■ WHAT IS NEEDED ■
Below are several records. Retype exactly those lines running from the one with "# The wire rows: strand" through the one with "point = shown.matrix_world", end lines included, and no others.

-*-*-

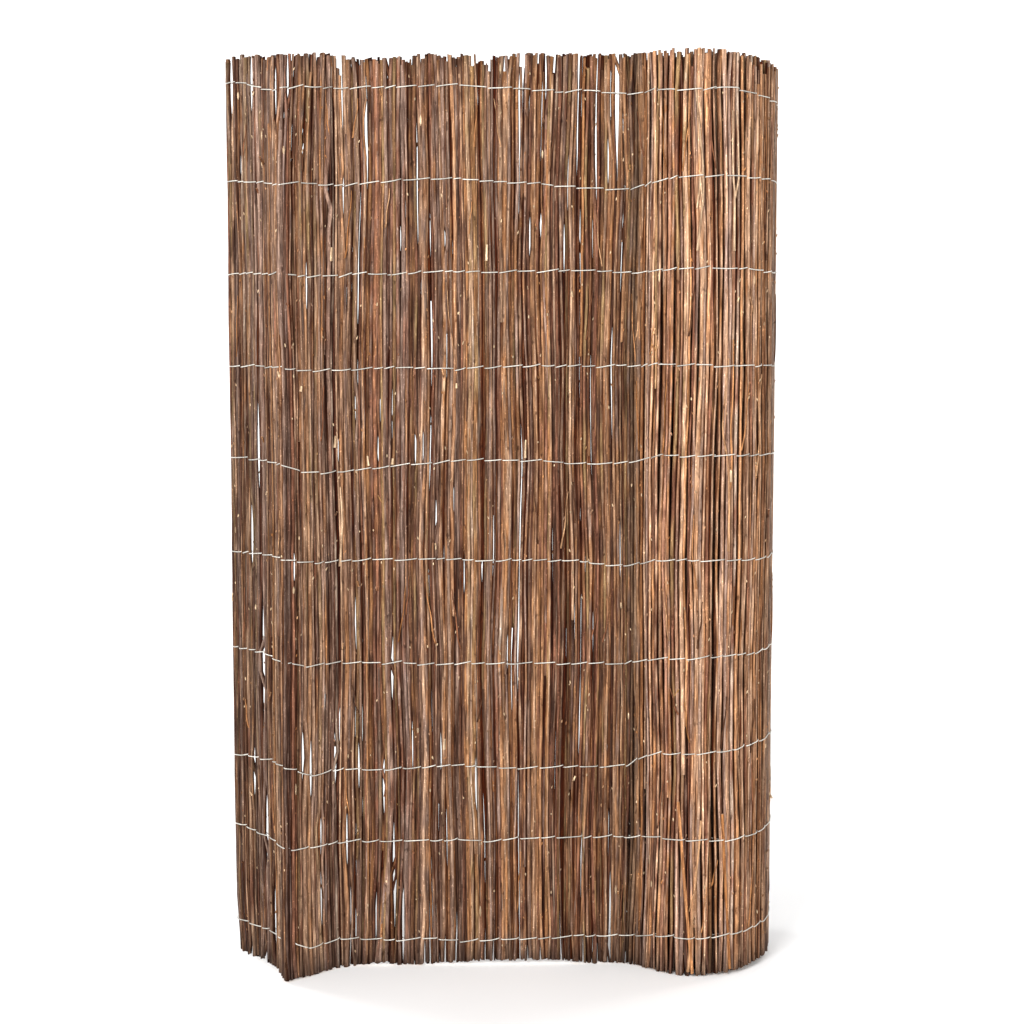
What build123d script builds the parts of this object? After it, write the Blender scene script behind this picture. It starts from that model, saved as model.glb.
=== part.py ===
# Willow screening fence, standing on the cut ends of its rods and partly unrolled.
# The mat is thin willow rods, bound side by side in rows of twisted wire.
# Lengths are in millimetres, with +Z up. The open sheet faces -Y.
import os
from math import asin, cos, degrees, radians, sin

from build123d import *

# The mat and its rods
fence_height = 1500.0
bundle_width = 30.0
rods_per_bundle = 4
rod_overlap = 0.55
rod_growth = 0.25
rod_sway = 0.35
rod_kinds = 11

# Uneven ends: how far the shortest rods stop below the top and above the floor
ragged_top = 26.0
top_levels = 5
ragged_foot = 9.0
foot_levels = 3

# The open sheet, seen from above: how many bundles run on each heading, in degrees.
# It starts at the free edge, comes forward to a fold and goes back to the flat panel.
sheet_headings = [(3, -40), (2, -58), (3, 38), (1, 24), (15, 1.5), (1, -22)]

# The roll, wound inwards and turning to the left, which makes the mat about 5 m long
roll_radius = 130.0
core_radius = 45.0
turn_pitch = 11.0
first_roll_heading = -42.0
ridged_roll_bundles = 26
band_inside = 4.6
band_outside = 2.2
band_under_rods = 1.5
inner_turn_drop = 10.0

# The wire rows, two strands each, that change sides through the gaps between bundles
wire_rows = 10
bottom_row = 55.0
top_row_margin = 65.0
wire_size = 1.4
wire_clearance = 0.05
strand_gap = 0.3
gaps_per_twist = 3
wired_roll_bundles = 25

# The gaps between bundles, each as long as three or four rows
gap_width = 1.9
gap_reach = 38.0
gap_reach_step = 6.0
sharpest_open_turn = 20.0

rod_pitch = bundle_width / rods_per_bundle
thin_rod_radius = rod_pitch / 2 + rod_overlap
thick_rod_radius = thin_rod_radius + 2 * rod_growth
proud_face = thick_rod_radius * cos(radians(30)) + rod_sway
wire_line = proud_face + wire_clearance + wire_size / 2
row_pitch = (fence_height - top_row_margin - bottom_row) / (wire_rows - 1)


def plan_headings():
    """The direction of each bundle, in degrees from +X, from the free edge to the core."""
    headings = []
    for count, heading in sheet_headings:
        headings += [heading] * count
    radius = roll_radius
    heading = first_roll_heading
    while radius > core_radius:
        headings.append(heading)
        turn = 2 * degrees(asin(bundle_width / 2 / radius))
        heading += turn
        radius -= turn_pitch * turn / 360
    return headings


def plan_points(headings):
    """The ends of the bundles along the middle of the mat, with the origin under its middle."""
    points = [(0.0, 0.0)]
    for heading in headings:
        x, y = points[-1]
        points.append((x + bundle_width * cos(radians(heading)), y + bundle_width * sin(radians(heading))))
    mid_x = (min(x for x, _ in points) + max(x for x, _ in points)) / 2
    mid_y = (min(y for _, y in points) + max(y for _, y in points)) / 2
    return [(x - mid_x, y - mid_y) for x, y in points]


headings = plan_headings()
points = plan_points(headings)
sheet_bundles = sum(count for count, _ in sheet_headings)
ridged_bundles = sheet_bundles + ridged_roll_bundles


def turn_at(joint):
    """How much the mat bends where two bundles meet."""
    if joint == 0 or joint == len(headings):
        return 0.0
    return headings[joint] - headings[joint - 1]


def heading_at(joint):
    """The direction along the mat where two bundles meet."""
    return headings[min(joint, len(headings) - 1)] - turn_at(joint) / 2


def beside(joint, distance):
    """The point beside a joint, to the left of the mat's middle line by this distance."""
    x, y = points[joint]
    across = radians(heading_at(joint) + 90)
    reach = distance / cos(radians(turn_at(joint) / 2))
    return (x + reach * cos(across), y + reach * sin(across))


def rod_places(kind):
    """The middles of all rods of one kind, each turned to lie flat in its bundle."""
    places = []
    sway = rod_sway * (kind % 3 - 1)
    for bundle in range(ridged_bundles):
        along = radians(headings[bundle])
        across = along + radians(90)
        for rod in range(rods_per_bundle):
            if ((bundle * rods_per_bundle + rod) * 4) % rod_kinds == kind:
                step = (rod + 0.5) * rod_pitch
                x = points[bundle][0] + step * cos(along) + sway * cos(across)
                y = points[bundle][1] + step * sin(along) + sway * sin(across)
                places.append(Location((x, y, 0), (0, 0, headings[bundle])))
    return places


def row_height(row):
    """The height of a wire row, counted from the lowest."""
    return bottom_row + row * row_pitch


def open_joints():
    """The joints of the open sheet that are straight enough to gape."""
    return [joint for joint in range(1, sheet_bundles) if abs(turn_at(joint)) < sharpest_open_turn]


def gap_spans(joint):
    """The lowest and highest wire row that each gap at this joint takes in."""
    if joint % 2:
        return [(0, 2), (wire_rows - 3, wire_rows - 1)]
    return [(3, wire_rows - 4)]


def twist_joints(row):
    """The gaps of this wire row where its two strands pass each other."""
    gaps = [joint for joint in open_joints() for low, high in gap_spans(joint) if low <= row <= high]
    return gaps[row % gaps_per_twist::gaps_per_twist]


def strand_points(row, side, last_joint):
    """One strand, seen from above: it changes sides at every twist and ends on its own side."""
    twists = twist_joints(row)
    line = []
    for joint in range(last_joint, -1, -1):
        here = beside(joint, side * wire_line)
        if joint in twists:
            line.append(here)
            side = -side
            line.append(beside(joint, side * wire_line))
        elif joint in (0, last_joint) or abs(turn_at(joint)) > 0.01:
            line.append(here)
    return line


def ribbon(line, width):
    """The outline of a strip of this width, mitred along a line of points."""
    path = [Vector(x, y) for x, y in line]
    left = []
    right = []
    for place, point in enumerate(path):
        before = (point - path[place - 1]).normalized() if place else None
        after = (path[place + 1] - point).normalized() if place < len(path) - 1 else None
        along = ((before or after) + (after or before)).normalized()
        reach = width / 2 / along.dot(after or before)
        across = Vector(-along.Y, along.X) * reach
        left.append(point + across)
        right.append(point - across)
    return left + right[::-1]


# The willow mat: ridged rods on the sheet and the outer turn, then the plain inner turns
with BuildPart() as willow_mat:
    lengths = []
    for kind in range(rod_kinds):
        foot = ragged_foot * (kind * 2 % foot_levels) / (foot_levels - 1)
        drop = ragged_top * (kind * 3 % top_levels) / (top_levels - 1)
        with BuildSketch(Plane.XY.offset(foot)):
            with Locations(*rod_places(kind)):
                RegularPolygon(thin_rod_radius + rod_growth * (kind % 3), 6)
        lengths += extrude(amount=fence_height - drop - foot, mode=Mode.PRIVATE).solids()
    with BuildSketch():
        with BuildLine():
            outside = [beside(joint, -band_under_rods) for joint in range(sheet_bundles, ridged_bundles + 1)]
            outside += [beside(joint, -band_outside) for joint in range(ridged_bundles, len(points))]
            inside = [beside(joint, band_inside) for joint in range(sheet_bundles, len(points))]
            Polyline(*outside, *inside[::-1], close=True)
        make_face()
    lengths += extrude(amount=fence_height - inner_turn_drop, mode=Mode.PRIVATE).solids()
    add(lengths, clean=False)
    gaps = []
    for joint in open_joints():
        for lowest, highest in gap_spans(joint):
            reach = gap_reach + gap_reach_step * ((joint * 5 + lowest) % 4)
            length = (highest - lowest) * row_pitch + reach
            middle = (row_height(lowest) + row_height(highest)) / 2
            x, y = points[joint]
            with Locations(Location((x, y, middle), (0, 0, heading_at(joint)))):
                gaps.append(Box(gap_width, 4 * proud_face, length, mode=Mode.PRIVATE))
    add(gaps, mode=Mode.SUBTRACT, clean=False)
willow_mat.part.label = "willow_mat"

os.makedirs("parts", exist_ok=True)
export_step(willow_mat.part, "parts/willow_mat.step")

# The wire rows: strand a ends on the outside of the roll, strand b behind the sheet
for row in range(wire_rows):
    for letter, side, level, last_joint in (
        ("a", -1, 1, sheet_bundles + wired_roll_bundles),
        ("b", 1, -1, sheet_bundles - 2),
    ):
        middle = row_height(row) + level * (strand_gap + wire_size) / 2
        with BuildPart() as strand:
            with BuildSketch(Plane.XY.offset(middle - wire_size / 2)):
                with BuildLine():
                    Polyline(*ribbon(strand_points(row, side, last_joint), wire_size), close=True)
                make_face()
            extrude(amount=wire_size)
        name = f"wire_row_{row + 1:02d}_{letter}"
        strand.part.label = name
        export_step(strand.part, f"parts/{name}.step")
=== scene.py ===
# Looks of the willow fence: every rod, bud, stub and wire strand as a form of its own.
# Lengths are in metres, in the frame's own axes. The plan of the mat is the same as the solids'.
from math import asin, degrees, radians

import bpy
import numpy as np
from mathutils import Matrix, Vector


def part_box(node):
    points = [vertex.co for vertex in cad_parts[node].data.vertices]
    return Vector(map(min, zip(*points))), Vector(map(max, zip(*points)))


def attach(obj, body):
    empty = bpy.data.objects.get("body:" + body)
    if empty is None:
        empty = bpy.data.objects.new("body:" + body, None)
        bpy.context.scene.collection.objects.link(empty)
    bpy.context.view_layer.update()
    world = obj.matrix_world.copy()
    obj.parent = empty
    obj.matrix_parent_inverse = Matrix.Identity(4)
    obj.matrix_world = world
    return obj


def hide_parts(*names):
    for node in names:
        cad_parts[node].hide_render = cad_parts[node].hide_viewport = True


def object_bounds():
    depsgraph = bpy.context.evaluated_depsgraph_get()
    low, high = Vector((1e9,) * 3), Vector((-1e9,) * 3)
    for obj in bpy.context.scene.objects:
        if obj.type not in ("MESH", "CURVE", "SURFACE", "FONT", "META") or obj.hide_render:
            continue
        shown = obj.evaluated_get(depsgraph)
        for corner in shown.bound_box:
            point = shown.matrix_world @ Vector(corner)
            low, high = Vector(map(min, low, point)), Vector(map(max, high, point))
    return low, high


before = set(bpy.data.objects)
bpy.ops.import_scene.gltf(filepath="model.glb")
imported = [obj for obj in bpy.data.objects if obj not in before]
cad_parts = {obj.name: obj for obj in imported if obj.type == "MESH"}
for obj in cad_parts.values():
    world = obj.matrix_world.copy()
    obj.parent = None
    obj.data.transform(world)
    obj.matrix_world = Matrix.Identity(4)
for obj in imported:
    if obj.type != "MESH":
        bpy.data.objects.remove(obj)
cad_bounds = [list(corner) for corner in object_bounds()]
BOX_LOW, BOX_HIGH = np.array(cad_bounds)
chance = np.random.default_rng(27)

# The mat, as in the solids
HEIGHT = BOX_HIGH[2]
BUNDLE = 0.030
SHEET_HEADINGS = [(3, -40), (2, -58), (3, 38), (1, 24), (15, 1.5), (1, -22)]
FIRST_ROLL_HEADING = -42.0
ROLL_RADIUS = 0.130
CORE_RADIUS = 0.045
TURN_PITCH = 0.011
SHOWN_ROLL_BUNDLES = 26
WIRED_ROLL_BUNDLES = 25
WIRE_ROWS = sum(name.endswith("_a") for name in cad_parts)

# Rods: their thickness, and how far their faces may stand from the middle of the mat
ROD_RADIUS = 0.0027
RADIUS_SPREAD = 0.0006
THINNEST_ROD = 0.0017
THICKEST_ROD = 0.0041
BACK_ROD_RADIUS = 0.0028
BACK_ROD_EXTRA = 0.0003
ROD_TAPER = 0.3
KNOT_SWELL = 0.04
WALL_DEPTH = 0.0044
DEPTH_SPREAD = 0.0014
LEAST_DEPTH = 0.0002
ROD_SIDES = 7
ROD_RINGS = 50
INNER_SIDES = 6
INNER_RINGS = 5

# Some rods are two shorter ones, which pass each other, and the lower one ends in a tip
SPLIT_SHARE = 0.22
SPLIT_MARGIN = 0.15
SPLIT_OVERLAP = 0.02
TIP_LENGTH = 0.15
TIP_THINNING = 0.65

# How far a rod stands off its even place, and how much it steps aside from row to row
ROD_STRAY = 0.0005
ROW_STEP = 0.0011
FOOT_STEP = 1.5
TOP_STEP = 2.2
BACK_STEP = 0.55
# The stretch of the mat beside the widest slit, where the rods stand straighter at the top
STRAIGHT_FROM = 0.625
STRAIGHT_TO = 0.69
STRAIGHT_STEP = 0.5

# The few rods that stray far at one end, and the foot of the free edge, which runs inwards
STRAY_SHARE = 0.08
STRAY = 0.0085
STRAY_REACH = 0.30
EDGE_STRAY = 0.014
EDGE_WIDTH = 0.06
EDGE_REACH = 0.12

# How much a rod bows between two wire rows, and how much of that is left at a row
BOW = 0.0005
SWAY = 0.0006
BOUND = 0.3

# The bark's tones: painted shade deep in a crevice, a painted highlight on the faces of the mat, and how
# fast that changes. A rod's second colour comes in patches.
CREVICE = 0.0019
PAINTED_SHADE_TONE = np.array([0.15, 0.052, 0.012])
PAINTED_HIGHLIGHT_TONE = np.array([1.34, 1.49, 1.77])
SHEET_FADE = 0.95
ROLL_FADE = 0.68
PATCH_EDGE = 3.2
PATCH_LEVEL = 0.35

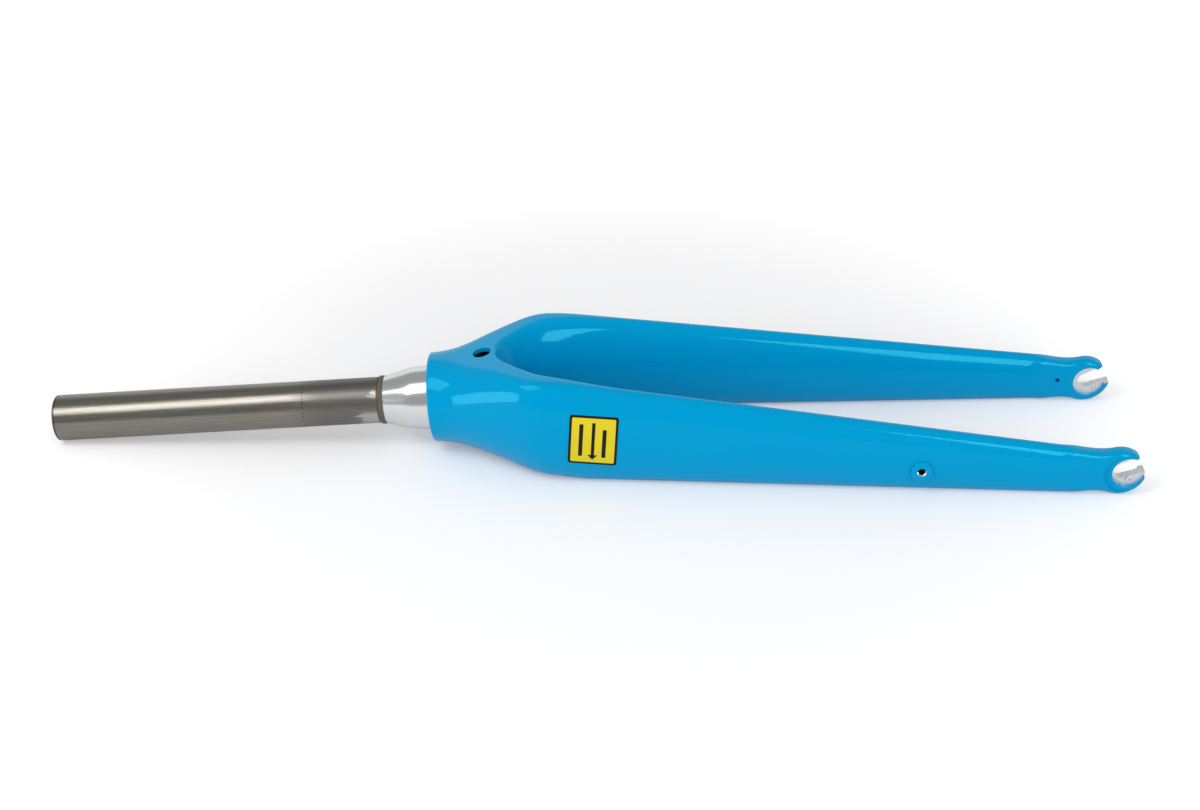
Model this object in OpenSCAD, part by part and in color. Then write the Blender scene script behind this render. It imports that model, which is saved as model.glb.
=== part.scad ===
// Rigid bicycle fork with a tapered steerer, lying front face down.
// Sizes are worked out along the steerer: x runs from the crown race face towards the wheel,
// z runs to the rear and y across. The whole fork is then laid down on the plane z = 0.

/* [Steerer] */
// Outer diameter of the steel steerer tube
steerer_d = 28.6; // [25.4:0.1:34]
// Wall of the steel steerer tube
steerer_wall = 1.6; // [1.2:0.1:2.6]
// Distance from the steerer's top end to the crown race face
steerer_length = 236.5; // [150:0.5:320]
// Bare length of the tapered lower steerer above the crown race face
lower_length = 31.5; // [27:0.5:60]
// Diameter of the lower steerer under its flare
lower_d = 38.1; // [37:0.1:39]
// Diameter of the crown race seat
race_seat_d = 39.8; // [39:0.1:46]
// Height of the crown race seat
race_seat_h = 7.5; // [5:0.5:8]
// Length of the flare
flare_length = 18.5; // [14:0.5:19]
// Diameter of the ring between tube and lower steerer
joint_ring_d = 30; // [29.4:0.1:36]
// Width of that ring
joint_ring_w = 4; // [2:0.5:8]
// Length of the spigot inside the steel tube
spigot_length = 32; // [15:1:60]
// Wall of the lower steerer
lower_wall = 3.2; // [2.4:0.1:4.5]
// Depth to which the lower steerer sits in the crown
socket_depth = 22; // [14:0.5:22]

/* [Crown] */
// Diameter of the crown's collar
collar_d = 55.2; // [48:0.2:68]
// Length of the collar before the crown gets deeper
collar_length = 15; // [10:0.5:24]
// Distance from the crown race face to where the crown reaches the blades' width
shoulder_x = 74; // [66:0.5:80]
// Distance from the crown race face to where the crown reaches the blades' depth
depth_end_x = 98.5; // [82:0.5:110]
// Distance from the crown race face to the top of the wheel arch
arch_x = 46; // [44:0.5:54]
// Length over which the arch widens into the blades' straight inner faces
arch_length = 84; // [50:1:110]
// Fullness of the arch, 2 for an ellipse and more for a fuller one
arch_fullness = 2.25; // [2:0.05:2.8]
// Rounding of the arch's edges
arch_round = 11; // [7:0.5:14]
// Distance from the crown race face to the joint between crown and blades
blade_joint_x = 83; // [81:0.5:100]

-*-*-

■ FINAL RESULT ■
# The wire rows: strand a ends on the outside of the roll, strand b behind the sheet
for row in range(wire_rows):
    for letter, side, level, last_joint in (
        ("a", -1, 1, sheet_bundles + wired_roll_bundles),
        ("b", 1, -1, sheet_bundles - 2),
    ):
        middle = row_height(row) + level * (strand_gap + wire_size) / 2
        with BuildPart() as strand:
            with BuildSketch(Plane.XY.offset(middle - wire_size / 2)):
                with BuildLine():
                    Polyline(*ribbon(strand_points(row, side, last_joint), wire_size), close=True)
                make_face()
            extrude(amount=wire_size)
        name = f"wire_row_{row + 1:02d}_{letter}"
        strand.part.label = name
        export_step(strand.part, f"parts/{name}.step")
=== scene.py ===
# Looks of the willow fence: every rod, bud, stub and wire strand as a form of its own.
# Lengths are in metres, in the frame's own axes. The plan of the mat is the same as the solids'.
from math import asin, degrees, radians

import bpy
import numpy as np
from mathutils import Matrix, Vector


def part_box(node):
    points = [vertex.co for vertex in cad_parts[node].data.vertices]
    return Vector(map(min, zip(*points))), Vector(map(max, zip(*points)))


def attach(obj, body):
    empty = bpy.data.objects.get("body:" + body)
    if empty is None:
        empty = bpy.data.objects.new("body:" + body, None)
        bpy.context.scene.collection.objects.link(empty)
    bpy.context.view_layer.update()
    world = obj.matrix_world.copy()
    obj.parent = empty
    obj.matrix_parent_inverse = Matrix.Identity(4)
    obj.matrix_world = world
    return obj


def hide_parts(*names):
    for node in names:
        cad_parts[node].hide_render = cad_parts[node].hide_viewport = True


def object_bounds():
    depsgraph = bpy.context.evaluated_depsgraph_get()
    low, high = Vector((1e9,) * 3), Vector((-1e9,) * 3)
    for obj in bpy.context.scene.objects:
        if obj.type not in ("MESH", "CURVE", "SURFACE", "FONT", "META") or obj.hide_render:
            continue
        shown = obj.evaluated_get(depsgraph)
        for corner in shown.bound_box:
            point = shown.matrix_world @ Vector(corner)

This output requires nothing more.